Constitutional issues of state organisation are always more local, in human rights issues (which is the most important part of constitutional law, see above in Section 2) the ECtHR has taken up the international pole position for the foreseeable future, but issues of supranational organisations are a dynamic and complicated field of constitutional law, where some open questions still need to be answered. Hopefully, German scholarship can actively and constructively participate in the supranational constitutional discourse by contributing to a European Constitutional Language (in English). For this purpose, it needs to embrace critical voices about its own work that also come from abroad, and it should try to open up the German discourse (Europeanise it, as Armin von Bogdandy put it here).
The Strasbourg academic discourse is more case-note oriented, more essayistic, more pragmatic, more analogical, more open to use metaphors for explanations, but less conceptual, less abstract and less systematic than its German counterpart. In many ways, its style is nearer to common-law countries, than to the German discourse. This Strasbourg style is most likely going to keep influencing constitutional thinking on both an EU and national level. Therefore, the gradual common-lawisation (without being bound to any specific common-law country) will probably continue in Europe, despite Brexit.

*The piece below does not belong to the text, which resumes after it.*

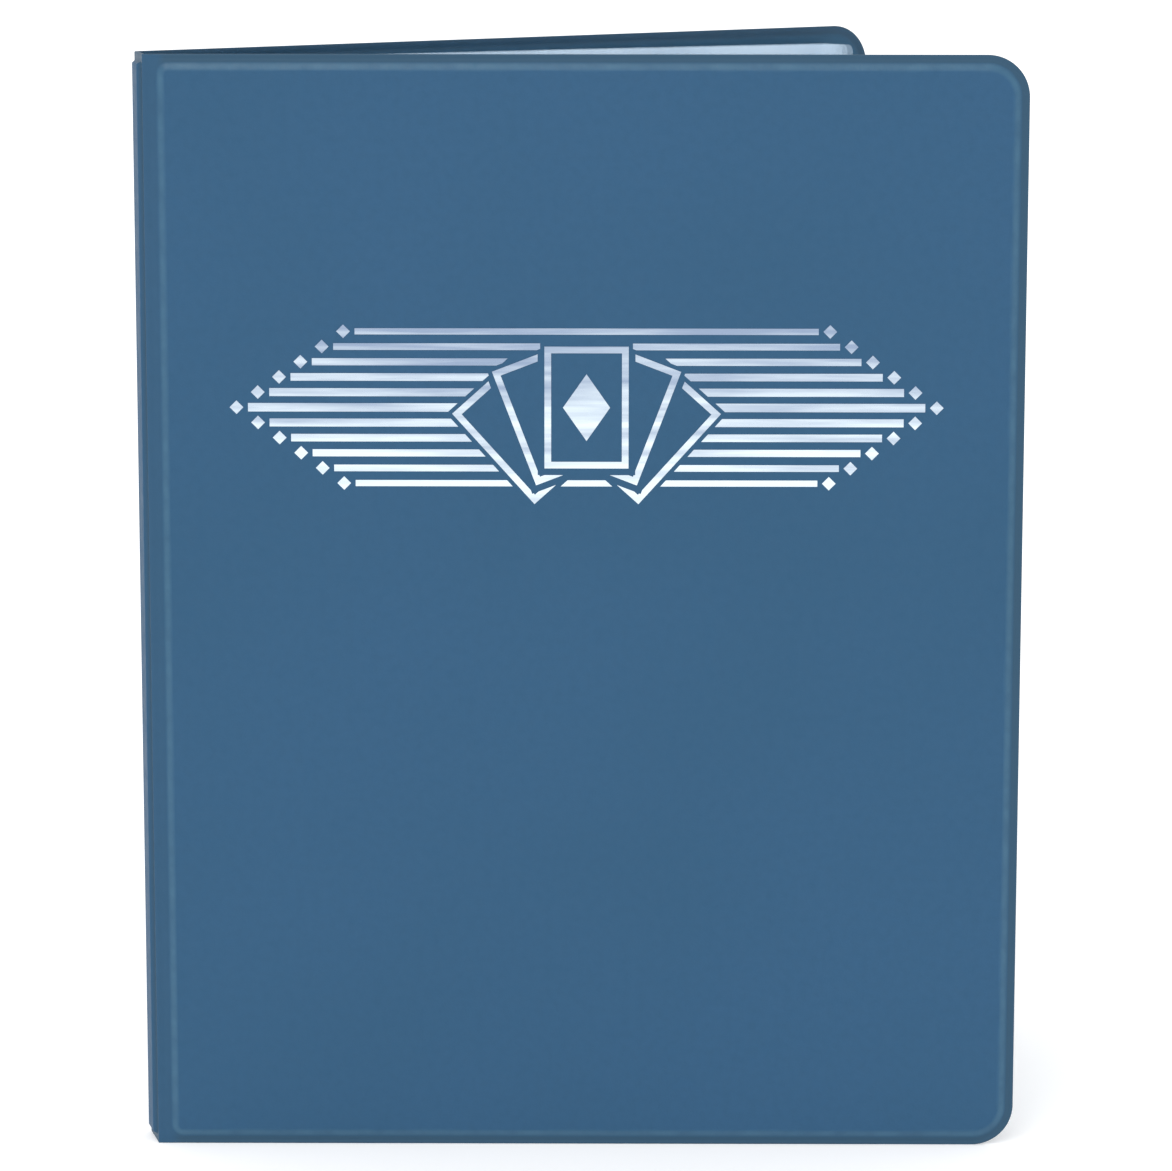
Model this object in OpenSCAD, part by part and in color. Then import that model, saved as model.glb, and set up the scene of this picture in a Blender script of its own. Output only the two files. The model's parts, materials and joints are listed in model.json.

Germany is still the most influential European constitutional culture, both intellectually and financially (especially via scholarship programmes in Germany for foreign constitutional scholars) promoting its own ideas. But it is most likely never going to reach its peak of the 1990s again, and the slow decline of its international influence is probably going to continue. Constitutional issues of the EU do not present a continuous flow of key questions, thus even though the German debates are relevant for other European constitutional systems, this cannot undo the continuing loss of international doctrinal influence which is due mainly to the institutional pre-eminence of the Strasbourg human rights case-law.